Each line from the one containing "function addPiece(group, name, geometry, color, roughness)" through the one containing "points = [vertex.co" is to be retyped exactly, both end lines included, and all other lines left out.

++++++++++++++++++++

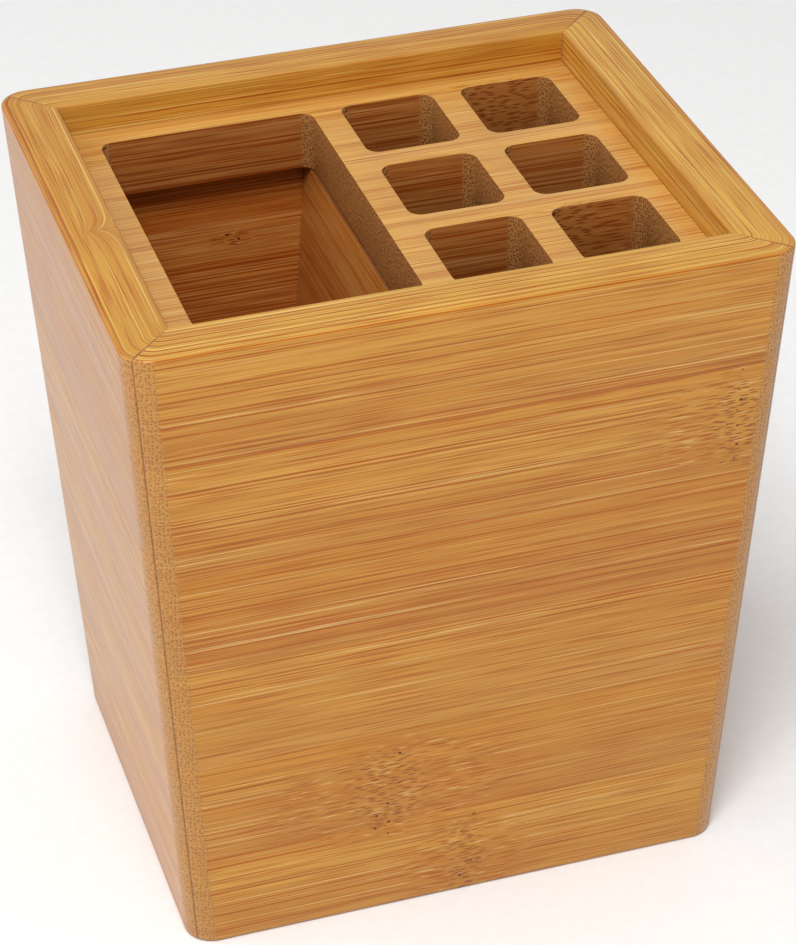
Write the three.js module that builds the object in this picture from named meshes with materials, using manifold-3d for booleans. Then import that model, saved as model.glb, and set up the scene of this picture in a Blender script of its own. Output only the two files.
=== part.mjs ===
// Bamboo desk organiser: a tapered box of four mitred walls around a base panel, with an
// inset plate that has one large opening and six small ones, and a divider below the plate.
//
// Millimetres, +Z up. The origin is the middle of the footprint, on the surface it stands on.
// The front wall faces -Y, and the large opening is on the -X side.

import * as THREE from "three";
import { ConvexGeometry } from "three/addons/geometries/ConvexGeometry.js";
import { mergeVertices } from "three/addons/utils/BufferGeometryUtils.js";
import Module from "manifold-3d";

// Driving dimensions.
const HEIGHT = 112;
const TOP = { width: 100, depth: 87.5 };
const FOOT = { width: 88.7, depth: 72 };
const WALL = 8.2; // measured level, so a little less across the board
const CORNER_RADIUS = 4.6; // upright outside edges
const JOINT_GAP = 0.3; // glue line between two boards
const BASE_THICKNESS = 6;
const PLATE_THICKNESS = 9.5;
const PLATE_RECESS = 4.8; // rim to plate
const OPENING_RADIUS = 2.2;
const LARGE_OPENING = { left: -36.7, right: -2.4, front: -29.1, back: 30.6 };
const SLOT = { width: 15.3, depth: 16.9 };
const SLOT_PITCH = { x: 19.9, y: 21.45 };
const FIRST_SLOT = { left: 2.25, back: 30.8 }; // corner of the slot nearest the back and the divider
const SLOT_COLUMNS = 2;
const SLOT_ROWS = 3;
const DIVIDER = { left: -2.7, thickness: 4.8, lean: 0.1 }; // at its top; lean is sideways per height

// Worked out from them.
const PLATE_TOP = HEIGHT - PLATE_RECESS;
const PLATE_BOTTOM = PLATE_TOP - PLATE_THICKNESS;
const CORNER_SEGMENTS = 8; // steps in each rounded corner
const OVERSHOOT = 5; // how far a cutting body passes the body that it cuts

const wasm = await Module();
wasm.setup();

// Half the outside width and depth at a height.
const halfWidth = (z) => THREE.MathUtils.lerp(FOOT.width, TOP.width, z / HEIGHT) / 2;
const halfDepth = (z) => THREE.MathUtils.lerp(FOOT.depth, TOP.depth, z / HEIGHT) / 2;

function toSolid(geometry) {
  const bare = geometry.clone();
  bare.deleteAttribute("normal");
  bare.deleteAttribute("uv");
  const merged = mergeVertices(bare, 1e-4);
  return new wasm.Manifold(new wasm.Mesh({
    numProp: 3,
    vertProperties: new Float32Array(merged.attributes.position.array),
    triVerts: new Uint32Array(merged.index.array),
  }));
}

function toGeometry(solid) {
  const mesh = solid.getMesh();
  const geometry = new THREE.BufferGeometry();
  geometry.setAttribute("position", new THREE.BufferAttribute(mesh.vertProperties, 3));
  geometry.setIndex(new THREE.BufferAttribute(mesh.triVerts, 1));
  geometry.computeVertexNormals();
  return geometry;
}

// A rectangle with rounded corners, drawn on a Shape or on the Path of a hole.
function roundedRectangle(path, left, right, front, back, radius) {
  path.moveTo(left + radius, front);
  path.lineTo(right - radius, front);
  path.absarc(right - radius, front + radius, radius, -Math.PI / 2, 0);
  path.lineTo(right, back - radius);
  path.absarc(right - radius, back - radius, radius, 0, Math.PI / 2);
  path.lineTo(left + radius, back);
  path.absarc(left + radius, back - radius, radius, Math.PI / 2, Math.PI);
  path.lineTo(left, front + radius);
  path.absarc(left + radius, front + radius, radius, Math.PI, Math.PI * 1.5);
  return path;
}

// A block between two heights whose four sides keep a level distance to the outside faces.
function taperedBlock(inset, radius, from, to) {
  const x = halfWidth(to) - inset;
  const y = halfDepth(to) - inset;
  const shape = new THREE.Shape();
  if (radius > 0) {
    roundedRectangle(shape, -x, x, -y, y, radius);
  } else {
    shape.moveTo(-x, -y).lineTo(x, -y).lineTo(x, y).lineTo(-x, y);
  }
  const block = new THREE.ExtrudeGeometry(shape, {
    depth: to - from, bevelEnabled: false, curveSegments: CORNER_SEGMENTS,
  });
  block.translate(0, 0, from);
  const points = block.attributes.position;
  for (let i = 0; i < points.count; i += 1) {
    const z = points.getZ(i);
    points.setX(i, points.getX(i) + Math.sign(points.getX(i)) * (halfWidth(z) - halfWidth(to)));
    points.setY(i, points.getY(i) + Math.sign(points.getY(i)) * (halfDepth(z) - halfDepth(to)));
  }
  return toSolid(block);
}

// The space that belongs to one wall: between the mitre planes at its two ends. side is the
// wall's outward direction, (0, -1) for the front wall and (1, 0) for the right one.
function mitreWedge(side) {
  const gapShift = JOINT_GAP / Math.SQRT2;
  const corners = [];
  for (const z of [-OVERSHOOT, HEIGHT + OVERSHOOT]) {
    for (const end of [-1, 1]) {
      for (const reach of [OVERSHOOT, -WALL - OVERSHOOT]) {
        const sign = side.x === 0 ? { x: end, y: side.y } : { x: side.x, y: end };
        const x = sign.x * (halfWidth(z) + reach) - (side.x === 0 ? end * gapShift : 0);
        const y = sign.y * (halfDepth(z) + reach) - (side.y === 0 ? end * gapShift : 0);
        corners.push(new THREE.Vector3(x, y, z));
      }
    }
  }
  return toSolid(new ConvexGeometry(corners));
}

const outside = taperedBlock(0, CORNER_RADIUS, 0, HEIGHT);
const cavity = taperedBlock(WALL, 0, -OVERSHOOT, HEIGHT + OVERSHOOT);
const ring = outside.subtract(cavity);

function wall(side) {
  return toGeometry(ring.intersect(mitreWedge(side)));
}

function basePanel() {
  return toGeometry(taperedBlock(WALL + JOINT_GAP, 0, 0, BASE_THICKNESS));
}

// The plate's outline follows the sloping walls, and its openings are cut square to it.
function compartmentPlate() {
  const x = halfWidth(PLATE_TOP);
  const y = halfDepth(PLATE_TOP);
  const shape = new THREE.Shape();
  shape.moveTo(-x, -y).lineTo(x, -y).lineTo(x, y).lineTo(-x, y);
  const { left, right, front, back } = LARGE_OPENING;
  shape.holes.push(roundedRectangle(new THREE.Path(), left, right, front, back, OPENING_RADIUS));
  for (let row = 0; row < SLOT_ROWS; row += 1) {
    for (let column = 0; column < SLOT_COLUMNS; column += 1) {
      const slotLeft = FIRST_SLOT.left + column * SLOT_PITCH.x;
      const slotBack = FIRST_SLOT.back - row * SLOT_PITCH.y;
      const slot = new THREE.Path();
      shape.holes.push(roundedRectangle(
        slot, slotLeft, slotLeft + SLOT.width, slotBack - SLOT.depth, slotBack, OPENING_RADIUS,
      ));
    }
  }
  const board = new THREE.ExtrudeGeometry(shape, {
    depth: PLATE_THICKNESS, bevelEnabled: false, curveSegments: CORNER_SEGMENTS,
  });
  board.translate(0, 0, PLATE_BOTTOM);
  const inside = taperedBlock(WALL + JOINT_GAP, 0, PLATE_BOTTOM - OVERSHOOT, PLATE_TOP + OVERSHOOT);
  return toGeometry(toSolid(board).intersect(inside));
}

// The divider stands on the base, reaches the plate, and runs from the front wall to the back. It
// leans: its foot is further left than its top.
function dividerPanel() {
  const height = PLATE_BOTTOM - BASE_THICKNESS - 2 * JOINT_GAP;
  const board = new THREE.BoxGeometry(DIVIDER.thickness, TOP.depth, height);
  board.translate(
    DIVIDER.left + DIVIDER.thickness / 2, 0, BASE_THICKNESS + JOINT_GAP + height / 2,
  );
  const top = PLATE_BOTTOM - JOINT_GAP;
  board.applyMatrix4(new THREE.Matrix4().set(
    1, 0, DIVIDER.lean, -DIVIDER.lean * top,
    0, 1, 0, 0,
    0, 0, 1, 0,
    0, 0, 0, 1,
  ));
  const inside = taperedBlock(WALL + JOINT_GAP, 0, 0, HEIGHT);
  return toGeometry(toSolid(board).intersect(inside));
}

function addPiece(group, name, geometry, color, roughness) {
  const material = new THREE.MeshStandardMaterial({ color, roughness, metalness: 0 });
  const mesh = new THREE.Mesh(geometry, material);
  mesh.name = name;
  group.add(mesh);
}

const organiser = new THREE.Group();
addPiece(organiser, "front_wall", wall({ x: 0, y: -1 }), 0xcb8f4f, 0.4);
addPiece(organiser, "back_wall", wall({ x: 0, y: 1 }), 0xcb8f4f, 0.4);
addPiece(organiser, "left_wall", wall({ x: -1, y: 0 }), 0xd19a5c, 0.4);
addPiece(organiser, "right_wall", wall({ x: 1, y: 0 }), 0xd19a5c, 0.4);
addPiece(organiser, "base_panel", basePanel(), 0xb98048, 0.5);
addPiece(organiser, "compartment_plate", compartmentPlate(), 0xdba869, 0.45);
addPiece(organiser, "divider_panel", dividerPanel(), 0xb98048, 0.5);

export default organiser;
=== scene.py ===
"""Bamboo desk organiser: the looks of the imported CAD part, in metres, +Z up.

Every board is rebuilt as a finer mesh in the place that its CAD node holds: eased edges, tight
mitres and shallow glue lines. One solid bamboo pattern gives streaks on the faces and dots where
the fibres are cut. It is laid out in each board's own directions, in millimetres: u along the
fibres, v across the strips, and w through the board.
"""

import functools
import math

import bmesh
import bpy
import numpy as np
from mathutils import Matrix, Vector


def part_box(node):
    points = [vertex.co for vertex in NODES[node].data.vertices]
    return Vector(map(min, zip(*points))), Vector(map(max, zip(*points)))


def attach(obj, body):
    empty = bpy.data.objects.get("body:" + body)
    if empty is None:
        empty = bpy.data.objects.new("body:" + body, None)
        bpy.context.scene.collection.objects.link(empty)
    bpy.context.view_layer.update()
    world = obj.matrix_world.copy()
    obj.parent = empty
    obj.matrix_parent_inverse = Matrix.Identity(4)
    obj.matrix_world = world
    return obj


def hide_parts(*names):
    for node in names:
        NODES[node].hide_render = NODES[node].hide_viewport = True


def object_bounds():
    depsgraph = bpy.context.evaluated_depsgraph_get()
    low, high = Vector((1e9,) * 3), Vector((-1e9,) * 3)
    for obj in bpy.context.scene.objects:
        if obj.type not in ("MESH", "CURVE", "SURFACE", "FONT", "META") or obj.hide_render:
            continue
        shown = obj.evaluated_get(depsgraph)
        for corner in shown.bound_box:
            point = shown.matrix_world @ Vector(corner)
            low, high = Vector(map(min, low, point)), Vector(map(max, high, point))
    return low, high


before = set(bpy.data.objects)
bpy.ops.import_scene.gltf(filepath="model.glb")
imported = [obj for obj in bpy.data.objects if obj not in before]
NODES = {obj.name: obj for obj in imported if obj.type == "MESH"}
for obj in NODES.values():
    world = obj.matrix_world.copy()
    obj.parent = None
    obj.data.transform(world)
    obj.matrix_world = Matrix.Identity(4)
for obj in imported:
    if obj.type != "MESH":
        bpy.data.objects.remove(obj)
cad_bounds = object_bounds()

MM = 0.001

# ---------------------------------------------------------------------------------------------
# Sizes, worked out from the frame. All in millimetres.


def box_mm(node):
    low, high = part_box(node)
    return low / MM, high / MM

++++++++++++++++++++

[The answer]:
function addPiece(group, name, geometry, color, roughness) {
  const material = new THREE.MeshStandardMaterial({ color, roughness, metalness: 0 });
  const mesh = new THREE.Mesh(geometry, material);
  mesh.name = name;
  group.add(mesh);
}

const organiser = new THREE.Group();
addPiece(organiser, "front_wall", wall({ x: 0, y: -1 }), 0xcb8f4f, 0.4);
addPiece(organiser, "back_wall", wall({ x: 0, y: 1 }), 0xcb8f4f, 0.4);
addPiece(organiser, "left_wall", wall({ x: -1, y: 0 }), 0xd19a5c, 0.4);
addPiece(organiser, "right_wall", wall({ x: 1, y: 0 }), 0xd19a5c, 0.4);
addPiece(organiser, "base_panel", basePanel(), 0xb98048, 0.5);
addPiece(organiser, "compartment_plate", compartmentPlate(), 0xdba869, 0.45);
addPiece(organiser, "divider_panel", dividerPanel(), 0xb98048, 0.5);

export default organiser;
=== scene.py ===
"""Bamboo desk organiser: the looks of the imported CAD part, in metres, +Z up.

Every board is rebuilt as a finer mesh in the place that its CAD node holds: eased edges, tight
mitres and shallow glue lines. One solid bamboo pattern gives streaks on the faces and dots where
the fibres are cut. It is laid out in each board's own directions, in millimetres: u along the
fibres, v across the strips, and w through the board.
"""

import functools
import math

import bmesh
import bpy
import numpy as np
from mathutils import Matrix, Vector


def part_box(node):
    points = [vertex.co for vertex in NODES[node].data.vertices]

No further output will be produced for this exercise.